Recommended Component Versions
Our Version Compatibility Matrix is now broken down into specific platform releases and the current latest recommended compoenents. We’ve listed the major features above but many components have also seen smaller but significant updates. Running the components listed in the Snowplow 21.04 Pennie Alps Version Compatibility Matrix ensures you will be able to use all the features listed above and have the confidence they are battle tested and ready for production. Components which have been updated since the last release are highlighted in purple.
We’ve published the Snowplow 21.04 Pennie Alps Version Compatibility Matrix on our documentation site.
If you’re eager to play with the very latest Snowplow technology, you should head over to our Public Roadmap which highlights the latest updates we’ve released and what will be coming soon. We’d also love to hear from you, so please add an emoji or a comment to the features you’re excited about or that you’d like to know more about. If you’d like to know more, you can read all about it in our Public Roadmap blog post.

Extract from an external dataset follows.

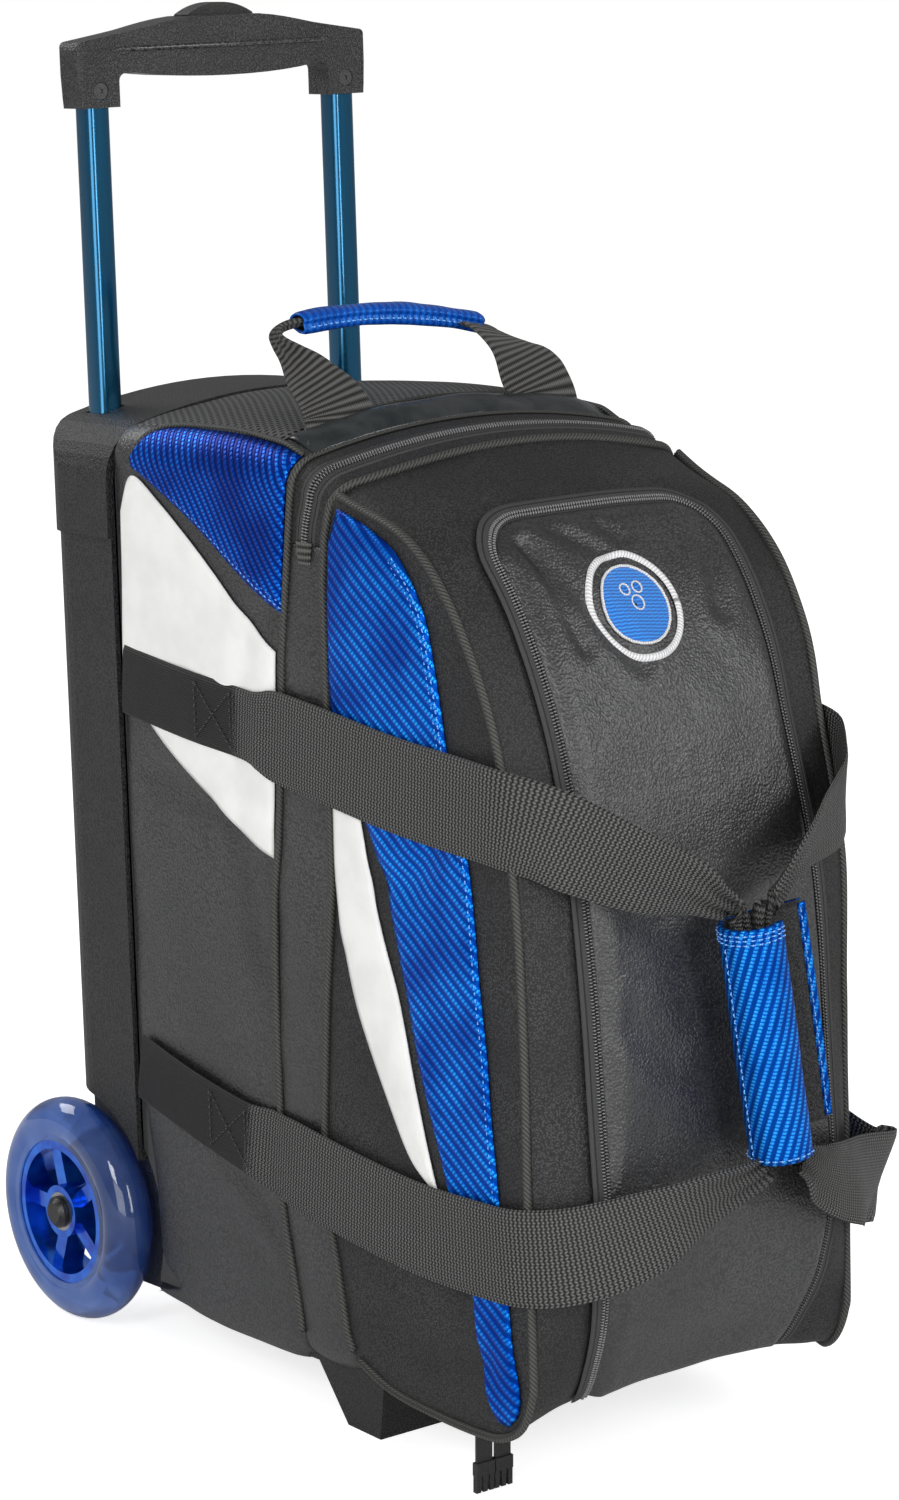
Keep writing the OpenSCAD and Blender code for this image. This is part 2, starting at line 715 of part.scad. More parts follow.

For Snowplow BDP customers reading this, the majority of pipelines are already running 21.04 Pennine Alps components so you should be good to go ahead and explore the features above. If you’d like to find out exactly which versions you are running currently, please contact Snowplow Support.
As an Snowplow BDP customer, you will also have benefitted from a number of features that make managing and configuring your pipeline easier, including; the ability to manage domain & cookie configuration as well as your data models from the Snowplow BDP Console, an improved UI and a supporting API for managing your Data Structures, real time data quality alerting, and a re-design of many areas to improve the overall experience. Additionally, the above mentioned Surge Protection on AWS was automatically rolled out to all Snowplow BDP pipelines.